Impact on Sellers Selling Through E-Commerce Operator Platforms
For sellers engaged in selling their products through E-Commerce Operator platforms such as Flipkart and Amazon, the impact on their compliance requirements is relatively straightforward.
Sellers operating on ECO platforms generally do not face additional compliance burdens directly related to Tax Collection at Source. The responsibility for TCS compliance falls on the ECO platforms themselves. Therefore, sellers are not required to handle the deduction and remittance of TCS; this responsibility lies with the ECO platforms.

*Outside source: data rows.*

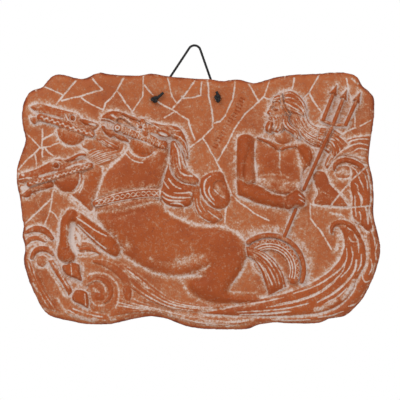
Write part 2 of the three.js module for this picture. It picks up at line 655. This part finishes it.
// The cord's middle line from one knot, over the nail, to the other knot.
function cordPath() {
  const behind = -(cord.radius + cord.gap);
  const middle = [cord.nail[0], cord.nail[1] + cord.radius - cord.nailBend];
  const sides = hole.places.map(([u, v], n) => {
    // the straight run touches the bend over the nail: on its left from the left hole, on its right
    // from the right
    const sign = n === 0 ? 1 : -1;
    const distance = Math.hypot(middle[0] - u, middle[1] - v);
    const heading = Math.atan2(middle[1] - v, middle[0] - u) + sign * Math.asin(cord.nailBend / distance);
    const toward = [Math.cos(heading), Math.sin(heading)];
    return { toward, touch: heading + (sign * Math.PI) / 2, path: throughHole([u, v], toward) };
  });
  const [left, right] = sides;
  const run = ({ path, touch }) => {
    const from = path.at(-1);
    const to = [
      middle[0] + cord.nailBend * Math.cos(touch),
      middle[1] + cord.nailBend * Math.sin(touch),
      behind,
    ];
    const between = [0.25, 0.5, 0.75].map((t) => from.map((x, k) => THREE.MathUtils.lerp(x, to[k], t)));
    return [...path, ...between];
  };
  const over = arc(
    middle,
    [cord.nailBend, cord.nailBend],
    [THREE.MathUtils.radToDeg(left.touch), THREE.MathUtils.radToDeg(right.touch)],
    9,
  ).map(([u, v]) => [u, v, behind]);
  return [...run(left), ...over, ...run(right).reverse()];
}

function cordGeometry() {
  const path = new THREE.CatmullRomCurve3(cordPath().map((p) => new THREE.Vector3(...p)));
  const section = new THREE.Shape(
    Array.from({ length: cord.sides }, (_, i) => {
      const angle = (2 * Math.PI * i) / cord.sides;
      return new THREE.Vector2(cord.radius * Math.cos(angle), cord.radius * Math.sin(angle));
    }),
  );
  return new THREE.ExtrudeGeometry(section, { extrudePath: path, steps: cord.steps, bevelEnabled: false });
}

// ---- the knots ----

const wasm = await Module();
wasm.setup();

function toSolid(geometry) {
  const bare = geometry.clone().deleteAttribute("normal").deleteAttribute("uv");
  const merged = mergeVertices(bare, 1e-4);
  return new wasm.Manifold(
    new wasm.Mesh({
      numProp: 3,
      vertProperties: new Float32Array(merged.attributes.position.array),
      triVerts: new Uint32Array(merged.index.array),
    }),
  );
}

function toGeometry(solid) {
  const { vertProperties, triVerts } = solid.getMesh();
  return new THREE.BufferGeometry()
    .setAttribute("position", new THREE.BufferAttribute(vertProperties, 3))
    .setIndex(new THREE.BufferAttribute(triVerts, 1));
}

// A pulled-tight overhand knot: a squat ball with the cord's end standing out of it. Its foot is at
// height 0.
function knotGeometry({ width, length, height, lean, end }) {
  const profile = [[0, 0], [0.62, 0], [0.93, 0.22], [1, 0.5], [0.86, 0.8], [0.5, 0.97], [0, 1]];
  const ball = new THREE.LatheGeometry(profile.map(([r, y]) => new THREE.Vector2(r, y)), 12)
    .rotateX(Math.PI / 2)
    .scale(width / 2, length / 2, height)
    .rotateZ(THREE.MathUtils.degToRad(lean));
  const reach = Math.hypot(...end);
  const tailEnd = new THREE.CylinderGeometry(cord.radius, cord.radius, reach, cord.sides)
    .translate(0, reach / 2, 0)
    .rotateZ(Math.atan2(end[1], end[0]) - Math.PI / 2)
    .translate(0, 0, height * 0.45);
  return toGeometry(toSolid(ball).add(toSolid(tailEnd)));
}

const knots = [
  { name: "knot_left", width: 6.6, length: 6.2, height: 4.6, lean: 20, end: [7.2, 5.6] },
  { name: "knot_right", width: 5.4, length: 7.4, height: 4.6, lean: 10, end: [-1, 5.6] },
];

// ---- the part ----

const part = new THREE.Group();
part.rotation.x = Math.PI / 2; // stands the drawing plane up, with its heights towards -Y
part.position.set(-cord.nail[0], -(cord.radius + cord.gap), -cord.nail[1]);

function addNode(name, geometry, material) {
  const node = new THREE.Mesh(geometry, material);
  node.name = name;
  part.add(node);
  return node;
}

addNode("relief_slab", slabGeometry(), clay);
addNode("hanging_cord", cordGeometry(), blackCord);
knots.forEach((knot, n) => {
  const node = addNode(knot.name, knotGeometry(knot), blackCord);
  node.position.set(...hole.places[n], slab.ground + cord.gap);
});

const root = new THREE.Group();
root.add(part);
export default root;
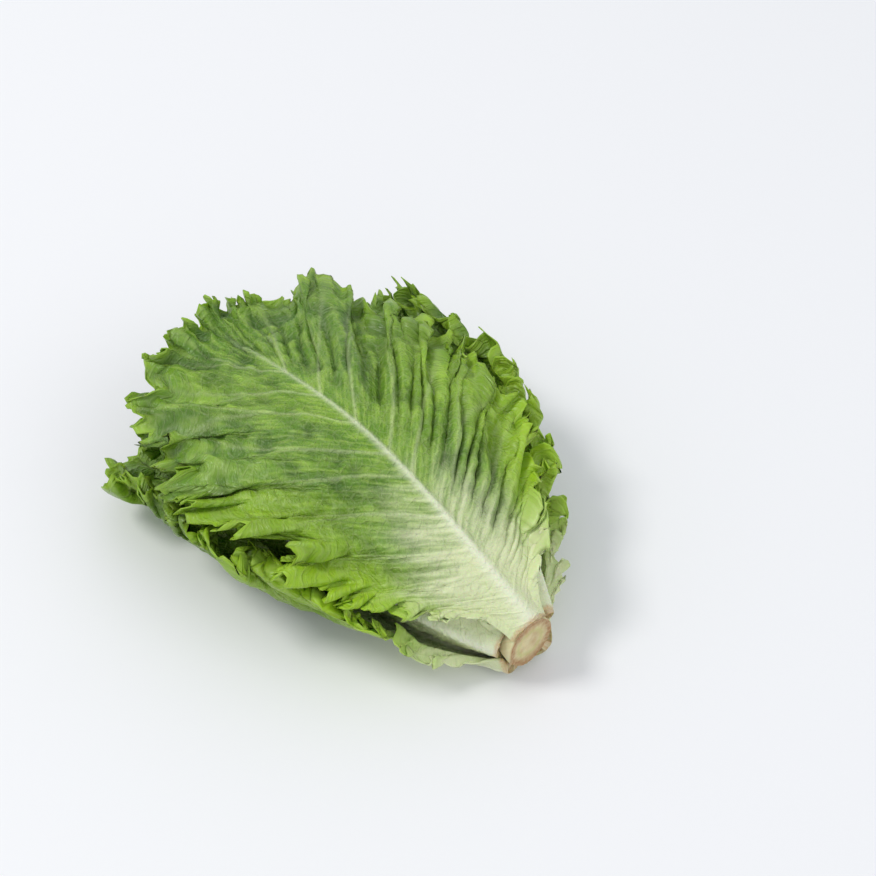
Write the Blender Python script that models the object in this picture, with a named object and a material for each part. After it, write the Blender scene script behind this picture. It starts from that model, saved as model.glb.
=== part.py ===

Sellers can focus on their core business activities, such as managing inventory, fulfilling orders, and providing customer service, without the need to navigate the intricacies of TCS compliance. The ECO platforms take on the task of deducting and remitting TCS on behalf of the sellers, simplifying the overall compliance process for those utilising these platforms for their sales.
Final Thoughts
The implications of TCS on E-Commerce industry are significant, shaping the financial dynamics and regulatory world. With a TCS percentage deducted from aggregate supplies, businesses on E-commerce platforms navigate distinct calculations for within-state and interstate sales. The TCS framework ensures streamlined revenue collection, impacting both Inventory and Aggregator models differently. While the Inventory Model remains exempt, the Aggregator Model bears the 2% TCS burden. This systematic approach, though requiring careful calculation and compliance, fosters transparency in transactions. Sellers on E-commerce platforms benefit from simplified obligations, as the responsibility for TCS lies with the platforms themselves, allowing businesses to concentrate on core operations amid evolving taxation norms.